> _TASK PROMPT_
Quote exactly the lines between the line containing "make_net_clip()" and the line containing "points = [vertex.co", counting those two lines as part of the range. Leave the rest out.

• • • •

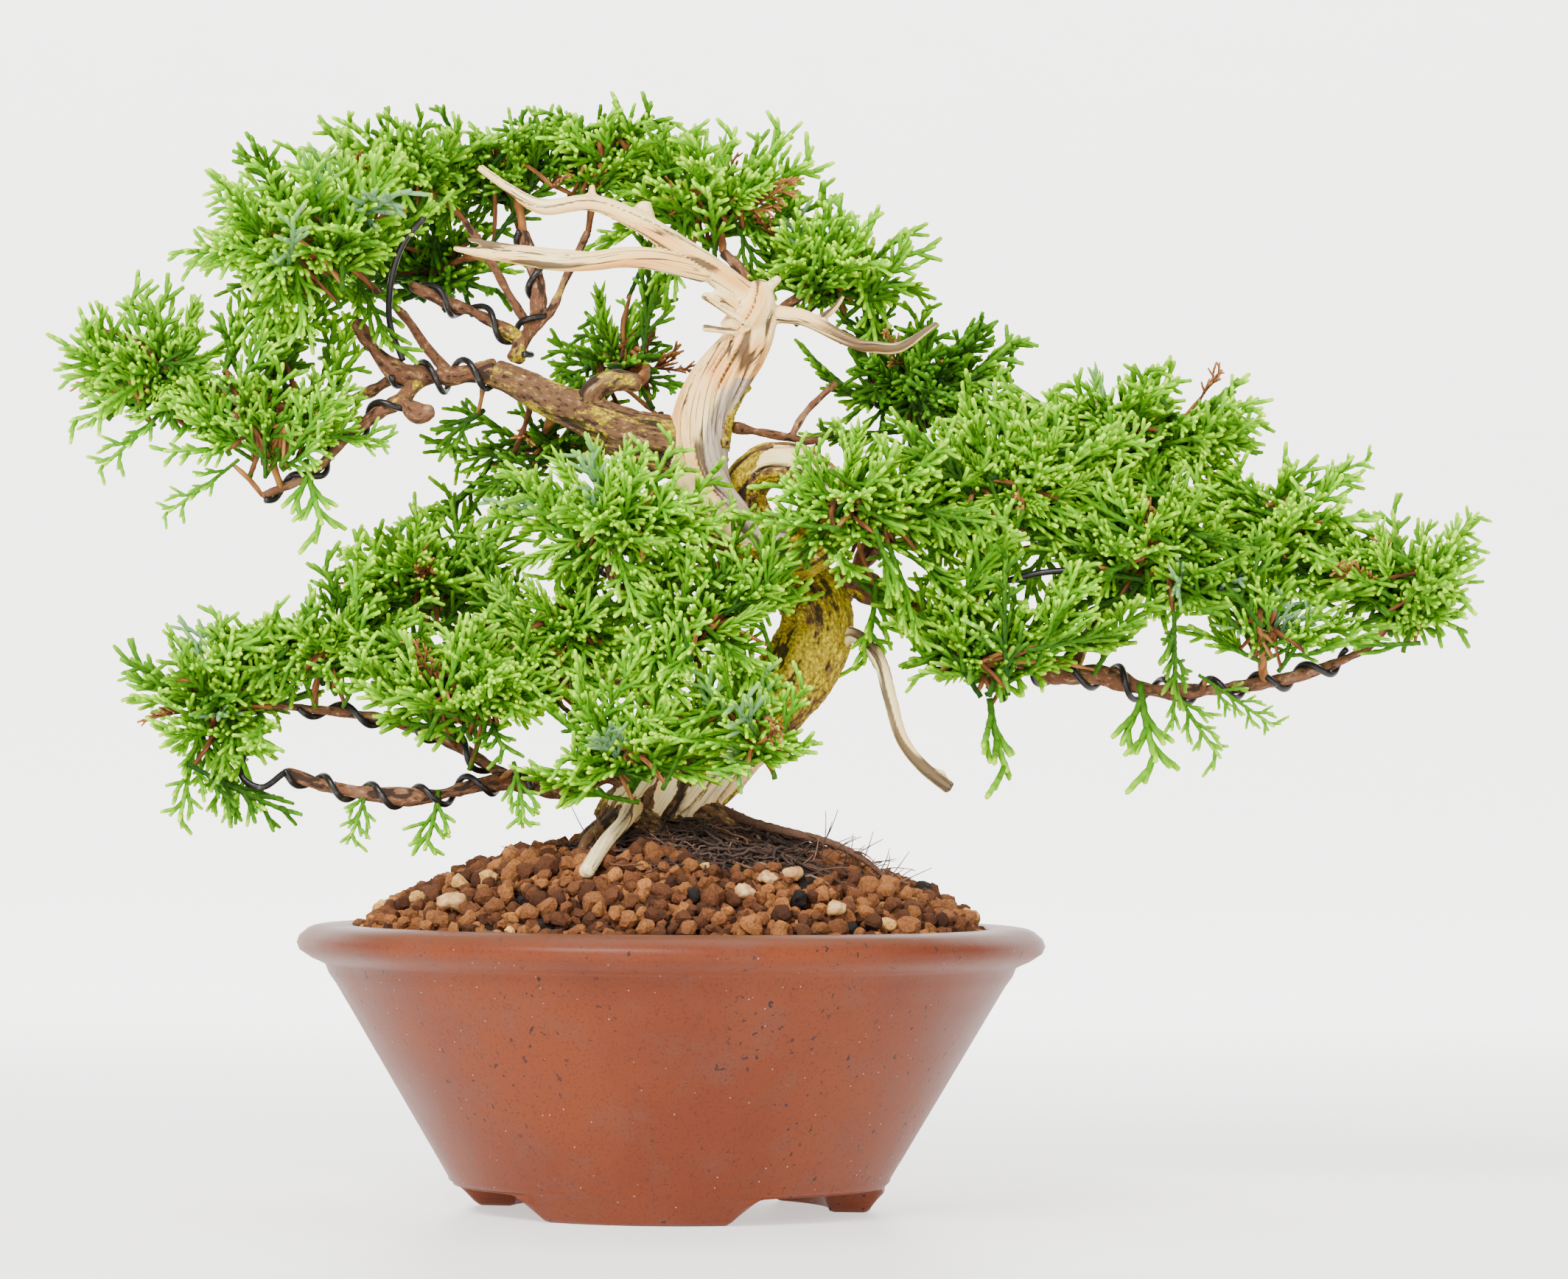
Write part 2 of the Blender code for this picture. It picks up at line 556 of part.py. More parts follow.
def catmull(points, per_span):
    """A smooth run through (x, y, z, radius) points, with per_span steps between each two."""
    run = [Vector(p) for p in points]
    ends = [run[0] * 2 - run[1]] + run + [run[-1] * 2 - run[-2]]
    made = []
    for i in range(1, len(ends) - 2):
        a, b, c, d = ends[i - 1], ends[i], ends[i + 1], ends[i + 2]
        for step in range(per_span):
            t = step / per_span
            made.append(
                0.5 * (2 * b + (c - a) * t + (2 * a - 5 * b + 4 * c - d) * t * t
                       + (3 * b - a - 3 * c + d) * t**3)
            )
    return made + [run[-1]]


def grown(points):
    """Tree points in millimetres from the crest, as metres in the world."""
    size = MM * TREE_SCALE
    return [
        Vector((POT_AXIS_X + x * size, y * size, CREST + z * size, radius * size))
        for x, y, z, radius in points
    ]


def lying(points):
    """Points given by their height above the ground, as tree points."""
    size = MM * TREE_SCALE
    return [
        (x, y, (ground_height(x * size, y * size) - CREST) / size + rise, radius)
        for x, y, rise, radius in points
    ]


def swollen(points, by):
    return [Vector((p[0], p[1], p[2], p[3] + by)) for p in points]


def make_wood(name, runs, finish, sides, steps=1):
    """A main run with its forks joined into one solid."""
    main = tube(name, catmull(grown(runs[0]), steps), finish, sides)
    for number, run in enumerate(runs[1:], 1):
        points = catmull(grown(run), 1)
        cut(main, tube(f"{name}_fork_{number}", points, finish, 6, helper=True), "UNION")


def make_tree(ball):
    make_wood("trunk", [TRUNK] + TRUNK_LIMBS + [lying(CUT_STUB)], BARK, 8, steps=2)
    seat = swollen(catmull(grown(TRUNK[:4]), 2), CLEARANCE * 3)
    cut(ball, tube("trunk_seat", seat, BARK, 8, helper=True))
    flare = swollen(catmull(grown(ROOT_FLARE), 2), CLEARANCE * 3)
    flare[-1] = flare[-1] + (flare[-1] - flare[-2]) * 0.4
    cut(ball, tube("flare_seat", flare, BARK, 6, helper=True))
    for name, runs in STEMS.items():
        make_wood(name, runs, TWIG, 6)


def make_training_wire(name, stem, run, start, end):
    """A wire wound round a stem, clear of its bark."""
    path = catmull(grown(STEMS[stem][run]), 4)
    lengths = [0.0]
    for a, b in zip(path, path[1:]):
        lengths.append(lengths[-1] + (b.to_3d() - a.to_3d()).length)
    total = lengths[-1]
    per_turn = 8
    turns = total * (end - start) / WIRE_PITCH
    count = round(turns * per_turn)
    points = []
    for step in range(count + 1):
        at = total * (start + (end - start) * step / count)
        i = min(max(k for k, length in enumerate(lengths) if length <= at), len(path) - 2)
        share = (at - lengths[i]) / (lengths[i + 1] - lengths[i])
        here = path[i].lerp(path[i + 1], share)
        along = (path[i + 1].to_3d() - path[i].to_3d()).normalized()
        side = along.cross(Vector((0, 0, 1))).normalized()
        other = along.cross(side)
        angle = math.tau * step / per_turn
        off = (side * math.cos(angle) + other * math.sin(angle)) * (
            (here[3] + 2 * CLEARANCE + TRAINING_WIRE_RADIUS) / math.cos(math.pi / per_turn)
        )
        place = here.to_3d() + off
        points.append((*place, TRAINING_WIRE_RADIUS))
    tube(name, points, WIRE, sides=4)


def make_pad(name, centre, halves, seed):
    """One pad of foliage as a lumpy closed form, flatter underneath."""
    mesh = bpy.data.meshes.new(name)
    form = bmesh.new()
    bmesh.ops.create_uvsphere(form, u_segments=PAD_SEGMENTS, v_segments=PAD_RINGS, radius=1)
    for point in form.verts:
        wander = noise.noise(point.co * PAD_LUMP_GRAIN + Vector((seed * 3.1, seed * 1.7, 0)))
        point.co *= 1 - PAD_LUMP * 0.5 + PAD_LUMP * wander
        if point.co.z < 0:
            point.co.z *= 0.8
    size = MM * TREE_SCALE
    for point in form.verts:
        point.co = Vector([point.co[i] * halves[i] * size for i in range(3)])
    form.to_mesh(mesh)
    form.free()
    pad = shade(keep(bpy.data.objects.new(name, mesh), LEAF))
    pad.location = (POT_AXIS_X + centre[0] * size, centre[1] * size, CREST + centre[2] * size)


def make_root():
    tube("long_root", catmull(grown(lying(LONG_ROOT)), 2), ROOTS, sides=6)


def make_pebble(name, place, halves, seed):
    mesh = bpy.data.meshes.new(name)
    form = bmesh.new()
    bmesh.ops.create_icosphere(form, subdivisions=1, radius=1)
    for point in form.verts:
        point.co *= 1 + 0.12 * noise.noise(point.co * 1.3 + Vector((seed, 0, 0)))
        point.co = Vector([point.co[i] * halves[i] * MM for i in range(3)])
    form.to_mesh(mesh)
    form.free()
    pebble = shade(keep(bpy.data.objects.new(name, mesh), PEBBLE))
    x, y = place[0] * MM, place[1] * MM
    inward = math.hypot(x, y) - max(halves[:2]) * MM
    pebble.location = (POT_AXIS_X + x, y, soil_height(inward) + halves[2] * MM * 1.1 + CLEARANCE)


make_pot()
make_net()
make_net_clip()
make_tree(make_ground())
for wire, route in TRAINING_WIRES.items():
    make_training_wire(wire, *route)
for order, (pad, (middle, half_sizes)) in enumerate(PADS.items()):
    make_pad(pad, middle, half_sizes, order)
make_root()
for order, (pebble, (spot, half_sizes)) in enumerate(PEBBLES.items()):
    make_pebble(pebble, spot, half_sizes, order)
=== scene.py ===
import math

import bmesh
import bpy
import numpy as np
from bpy.props import FloatProperty, FloatVectorProperty, IntProperty, PointerProperty
from mathutils import Euler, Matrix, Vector

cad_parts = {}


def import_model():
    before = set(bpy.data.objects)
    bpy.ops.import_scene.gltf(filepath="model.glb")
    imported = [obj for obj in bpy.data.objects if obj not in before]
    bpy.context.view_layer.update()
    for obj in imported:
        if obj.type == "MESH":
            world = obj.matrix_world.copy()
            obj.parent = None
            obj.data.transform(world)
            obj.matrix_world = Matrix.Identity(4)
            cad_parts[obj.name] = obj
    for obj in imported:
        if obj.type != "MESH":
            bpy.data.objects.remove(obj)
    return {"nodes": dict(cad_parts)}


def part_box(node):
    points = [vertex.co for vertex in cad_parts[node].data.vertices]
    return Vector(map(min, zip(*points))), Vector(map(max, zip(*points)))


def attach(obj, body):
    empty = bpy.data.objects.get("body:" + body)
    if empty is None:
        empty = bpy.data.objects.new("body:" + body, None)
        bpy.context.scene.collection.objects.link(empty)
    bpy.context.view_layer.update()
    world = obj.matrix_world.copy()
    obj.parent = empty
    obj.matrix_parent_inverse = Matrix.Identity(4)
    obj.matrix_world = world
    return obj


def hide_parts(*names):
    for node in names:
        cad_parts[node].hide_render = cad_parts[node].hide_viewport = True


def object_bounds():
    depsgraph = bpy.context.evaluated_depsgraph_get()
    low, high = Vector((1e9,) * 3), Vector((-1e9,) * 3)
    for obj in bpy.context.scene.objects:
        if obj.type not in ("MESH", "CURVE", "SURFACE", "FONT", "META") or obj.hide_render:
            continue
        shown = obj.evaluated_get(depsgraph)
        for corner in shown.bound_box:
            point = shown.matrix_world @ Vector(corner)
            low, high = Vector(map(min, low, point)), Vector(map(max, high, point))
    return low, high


# The shapes and finishes of a juniper bonsai in a round unglazed pot.

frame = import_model()
CAD_BOX = [list(corner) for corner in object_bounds()]

bl_info = {
    "name": "Juniper Bonsai",
    "version": (1, 0, 0),
    "blender": (4, 5, 0),
    "location": "View3D > Sidebar > Bonsai",
    "description": "Builds a wired juniper bonsai with deadwood in a round unglazed pot",
    "category": "Add Mesh",
}

MM = 0.001
POT_LOW, POT_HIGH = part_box("pot")
BALL_LOW, BALL_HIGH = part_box("root_ball")
AXIS_X = (POT_LOW.x + POT_HIGH.x) / 2
POT_HEIGHT = POT_HIGH.z
RIM_RADIUS = (POT_HIGH.x - POT_LOW.x) / 2
RIM_WIDTH = 13.3 * MM
INNER_RADIUS = RIM_RADIUS - RIM_WIDTH
CREST = BALL_HIGH.z - 5.5 * MM  # the soil's crest, which the root ball rises above
MOUND_RADIUS = INNER_RADIUS - 2 * MM
FOOT_HEIGHT = 6.8 * MM
FOOT_COUNT = 3
FOOT_TURN = math.radians(-9)
FOOT_GAP_ANGLE = math.radians(66)
FOOT_SLOPE = math.radians(47)
FOOT_RING_RADIUS = 50 * MM
BALL_RADIUS = 40 * MM
BALL_SHIFT = 6 * MM  # the root ball's middle, right of the pot's axis
BALL_SHOULDER = 0.4  # where the root ball's crown ends, as a share of its radius
GOLDEN_ANGLE = 2.399963  # turns each next point so that all lie evenly

# Where the random draws start for each kind of piece
SOIL_SEED, PEBBLE_SEED, ROOT_SEED, SPRAY_SEED, PAD_SEED = 4, 21, 8, 3, 100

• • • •

> _TASK SOLUTION_
make_net_clip()
make_tree(make_ground())
for wire, route in TRAINING_WIRES.items():
    make_training_wire(wire, *route)
for order, (pad, (middle, half_sizes)) in enumerate(PADS.items()):
    make_pad(pad, middle, half_sizes, order)
make_root()
for order, (pebble, (spot, half_sizes)) in enumerate(PEBBLES.items()):
    make_pebble(pebble, spot, half_sizes, order)
=== scene.py ===
import math

import bmesh
import bpy
import numpy as np
from bpy.props import FloatProperty, FloatVectorProperty, IntProperty, PointerProperty
from mathutils import Euler, Matrix, Vector

cad_parts = {}


def import_model():
    before = set(bpy.data.objects)
    bpy.ops.import_scene.gltf(filepath="model.glb")
    imported = [obj for obj in bpy.data.objects if obj not in before]
    bpy.context.view_layer.update()
    for obj in imported:
        if obj.type == "MESH":
            world = obj.matrix_world.copy()
            obj.parent = None
            obj.data.transform(world)
            obj.matrix_world = Matrix.Identity(4)
            cad_parts[obj.name] = obj
    for obj in imported:
        if obj.type != "MESH":
            bpy.data.objects.remove(obj)
    return {"nodes": dict(cad_parts)}


def part_box(node):
    points = [vertex.co for vertex in cad_parts[node].data.vertices]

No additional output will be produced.